Roughly speaking, M1 and M0 are currently together worth approximately 4.9 trillion USA Dollars, which can be considered as the current worldwide value of exchange mediums.
M3 money less M1 is worth approximately 45 trillion USA Dollars. To this can be added an estimate of worldwide gold value held in storage, i.e. Gold bullion.
In 1999 the US Geological Survey estimated there were approximately 122'000 tons of mined gold, of which about 48% was located in bullion stocks. Taking an estimated price of $1'200 per ounce, that amounts in value to about 2.1 trillion USA Dollars.

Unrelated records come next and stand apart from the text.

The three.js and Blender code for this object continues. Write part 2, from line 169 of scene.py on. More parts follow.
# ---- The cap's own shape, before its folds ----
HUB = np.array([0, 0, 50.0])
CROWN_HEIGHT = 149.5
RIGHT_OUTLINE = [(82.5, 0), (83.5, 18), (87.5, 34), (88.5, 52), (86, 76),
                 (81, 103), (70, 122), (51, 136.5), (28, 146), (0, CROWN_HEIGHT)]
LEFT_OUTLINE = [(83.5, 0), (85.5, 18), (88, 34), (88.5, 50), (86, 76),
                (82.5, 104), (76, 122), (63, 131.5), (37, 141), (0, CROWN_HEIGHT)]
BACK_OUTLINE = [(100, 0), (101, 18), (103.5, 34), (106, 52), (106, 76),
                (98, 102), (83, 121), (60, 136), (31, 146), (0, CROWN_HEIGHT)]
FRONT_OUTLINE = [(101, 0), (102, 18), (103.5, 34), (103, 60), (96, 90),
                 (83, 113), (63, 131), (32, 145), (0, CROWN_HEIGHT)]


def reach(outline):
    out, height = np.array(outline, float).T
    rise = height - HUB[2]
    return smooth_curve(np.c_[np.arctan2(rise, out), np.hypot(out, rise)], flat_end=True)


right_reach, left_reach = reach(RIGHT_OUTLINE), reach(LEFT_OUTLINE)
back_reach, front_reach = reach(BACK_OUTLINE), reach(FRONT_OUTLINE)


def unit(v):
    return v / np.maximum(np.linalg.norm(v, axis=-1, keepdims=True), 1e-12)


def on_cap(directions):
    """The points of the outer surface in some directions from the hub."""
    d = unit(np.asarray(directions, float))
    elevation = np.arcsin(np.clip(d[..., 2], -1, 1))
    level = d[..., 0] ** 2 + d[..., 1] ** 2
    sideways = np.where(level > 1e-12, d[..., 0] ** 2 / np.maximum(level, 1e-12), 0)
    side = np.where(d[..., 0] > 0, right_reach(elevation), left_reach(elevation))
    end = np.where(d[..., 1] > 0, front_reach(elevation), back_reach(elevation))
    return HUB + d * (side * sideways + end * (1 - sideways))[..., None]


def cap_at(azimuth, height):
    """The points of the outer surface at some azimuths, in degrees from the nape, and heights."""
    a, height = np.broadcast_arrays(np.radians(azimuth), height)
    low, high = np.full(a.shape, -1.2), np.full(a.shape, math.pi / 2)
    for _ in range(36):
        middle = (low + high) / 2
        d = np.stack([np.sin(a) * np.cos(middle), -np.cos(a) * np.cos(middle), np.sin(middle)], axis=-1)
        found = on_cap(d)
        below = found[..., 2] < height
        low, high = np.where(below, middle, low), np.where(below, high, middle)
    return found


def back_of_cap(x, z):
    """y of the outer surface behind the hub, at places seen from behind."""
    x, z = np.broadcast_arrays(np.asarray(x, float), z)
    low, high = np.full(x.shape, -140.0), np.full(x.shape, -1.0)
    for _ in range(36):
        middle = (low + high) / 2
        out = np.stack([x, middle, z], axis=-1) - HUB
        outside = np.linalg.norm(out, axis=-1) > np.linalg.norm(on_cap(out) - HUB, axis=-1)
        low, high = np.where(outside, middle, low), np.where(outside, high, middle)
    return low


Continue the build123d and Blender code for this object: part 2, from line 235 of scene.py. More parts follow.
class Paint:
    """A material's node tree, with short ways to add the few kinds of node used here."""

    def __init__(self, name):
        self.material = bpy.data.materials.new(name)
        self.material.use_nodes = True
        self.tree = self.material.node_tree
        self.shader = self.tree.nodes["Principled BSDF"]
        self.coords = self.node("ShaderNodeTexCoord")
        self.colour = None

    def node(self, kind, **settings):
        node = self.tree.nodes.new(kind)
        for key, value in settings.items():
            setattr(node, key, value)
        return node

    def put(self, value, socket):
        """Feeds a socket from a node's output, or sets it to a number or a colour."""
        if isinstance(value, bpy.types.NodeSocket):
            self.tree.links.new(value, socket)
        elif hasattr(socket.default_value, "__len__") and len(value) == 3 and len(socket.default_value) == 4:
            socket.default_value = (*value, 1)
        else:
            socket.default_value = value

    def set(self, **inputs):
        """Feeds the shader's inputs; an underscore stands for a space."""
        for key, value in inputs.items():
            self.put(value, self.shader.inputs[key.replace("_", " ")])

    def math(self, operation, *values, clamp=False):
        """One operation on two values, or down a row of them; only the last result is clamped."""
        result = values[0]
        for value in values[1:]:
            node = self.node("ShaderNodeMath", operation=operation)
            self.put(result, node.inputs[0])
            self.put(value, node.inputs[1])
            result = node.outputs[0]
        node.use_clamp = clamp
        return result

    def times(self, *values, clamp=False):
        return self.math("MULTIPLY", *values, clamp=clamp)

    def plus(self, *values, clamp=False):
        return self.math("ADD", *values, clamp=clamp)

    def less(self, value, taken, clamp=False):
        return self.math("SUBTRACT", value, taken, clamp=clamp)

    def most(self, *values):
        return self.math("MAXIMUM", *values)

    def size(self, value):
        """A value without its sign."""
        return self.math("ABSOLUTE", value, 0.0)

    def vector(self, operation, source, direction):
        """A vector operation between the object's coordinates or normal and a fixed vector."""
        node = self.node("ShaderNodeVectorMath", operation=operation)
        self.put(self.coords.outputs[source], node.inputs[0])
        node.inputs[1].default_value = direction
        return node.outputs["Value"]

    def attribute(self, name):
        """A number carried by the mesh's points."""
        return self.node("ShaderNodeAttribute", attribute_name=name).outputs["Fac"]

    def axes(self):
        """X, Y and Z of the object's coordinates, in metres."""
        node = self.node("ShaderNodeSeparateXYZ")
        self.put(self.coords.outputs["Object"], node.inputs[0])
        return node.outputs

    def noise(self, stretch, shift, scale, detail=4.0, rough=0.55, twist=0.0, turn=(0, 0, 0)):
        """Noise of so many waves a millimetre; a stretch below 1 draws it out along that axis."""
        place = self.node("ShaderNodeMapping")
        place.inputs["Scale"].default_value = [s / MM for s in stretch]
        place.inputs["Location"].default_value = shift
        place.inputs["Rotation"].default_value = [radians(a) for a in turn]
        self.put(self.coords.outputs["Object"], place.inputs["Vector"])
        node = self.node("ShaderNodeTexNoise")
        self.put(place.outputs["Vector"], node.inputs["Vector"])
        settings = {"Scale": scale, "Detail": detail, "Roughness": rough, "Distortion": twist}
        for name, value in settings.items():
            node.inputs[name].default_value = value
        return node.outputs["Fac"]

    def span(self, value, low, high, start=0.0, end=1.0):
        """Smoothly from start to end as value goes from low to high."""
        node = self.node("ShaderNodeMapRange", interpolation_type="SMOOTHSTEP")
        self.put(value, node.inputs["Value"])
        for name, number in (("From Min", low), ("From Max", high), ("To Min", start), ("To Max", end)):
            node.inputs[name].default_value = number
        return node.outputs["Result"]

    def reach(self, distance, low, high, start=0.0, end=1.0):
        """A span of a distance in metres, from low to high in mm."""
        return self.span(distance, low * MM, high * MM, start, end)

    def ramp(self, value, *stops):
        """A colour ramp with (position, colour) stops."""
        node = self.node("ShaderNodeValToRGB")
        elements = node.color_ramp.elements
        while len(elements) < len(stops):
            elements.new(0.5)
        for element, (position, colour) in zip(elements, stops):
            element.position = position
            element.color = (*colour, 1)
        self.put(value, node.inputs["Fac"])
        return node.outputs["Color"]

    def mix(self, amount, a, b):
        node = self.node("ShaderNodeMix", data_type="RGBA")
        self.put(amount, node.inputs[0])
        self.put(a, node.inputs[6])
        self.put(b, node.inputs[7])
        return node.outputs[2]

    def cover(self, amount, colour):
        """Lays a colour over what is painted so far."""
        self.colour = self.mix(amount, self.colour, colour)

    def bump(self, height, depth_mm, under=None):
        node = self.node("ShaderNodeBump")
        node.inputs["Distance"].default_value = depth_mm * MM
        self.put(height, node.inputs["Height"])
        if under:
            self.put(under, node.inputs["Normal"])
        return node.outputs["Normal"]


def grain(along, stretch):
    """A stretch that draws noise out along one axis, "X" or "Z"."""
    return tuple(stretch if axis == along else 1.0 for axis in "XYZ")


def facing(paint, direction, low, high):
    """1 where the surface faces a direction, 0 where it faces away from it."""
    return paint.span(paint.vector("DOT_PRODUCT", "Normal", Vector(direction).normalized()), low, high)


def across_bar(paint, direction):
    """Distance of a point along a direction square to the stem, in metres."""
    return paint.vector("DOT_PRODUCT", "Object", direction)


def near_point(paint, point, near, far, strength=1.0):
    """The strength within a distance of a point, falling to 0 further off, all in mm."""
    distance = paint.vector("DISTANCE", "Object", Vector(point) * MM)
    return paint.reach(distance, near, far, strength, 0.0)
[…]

Not counting other precious metals and gemstones, it is estimated that the global value of stores of value, including savings accounts, small and large time deposits, money market funds and gold bullion, together amount to maybe 47.1 trillion USA Dollars and the total estimate for global value of exchange mediums and stores of value amounts to some 52.1 trillion USA Dollars.
If Bitcoin achieved 15% of this valuation, its market capitalization would be about 10.8 trillion USA Dollars and, assuming all 21 million Bitcoin in circulation, that amount to a price of $514'000 per 1 Bitcoin.
We don't yet know how much adoption Bitcoin will achieve, so estimating a value for Bitcoin's price would involve including a risk element for low adoption or failure of Bitcoin as a currency, which might also include Bitcoin being displaced or replaced by another digital currency or currencies.
Estimation of this sort often considers the velocity of money, given that since Bitcoin supports transfers taking less than an hour, the velocity of money in a future Bitcoin ecosystem will be higher than the current average velocity of money.
A different view is that money velocity isn't restricted by today's payment rules in any significant way and that its main factor is the need or willingness of people to transact. Consequently the velocity of money could be treated as approximately equal to its current value.
Another viewpoint when estimating Bitcoin's price is to consider specific markets or industries could be impacted or disrupted and estimate how much of those markets or industries could end up using Bitcoin.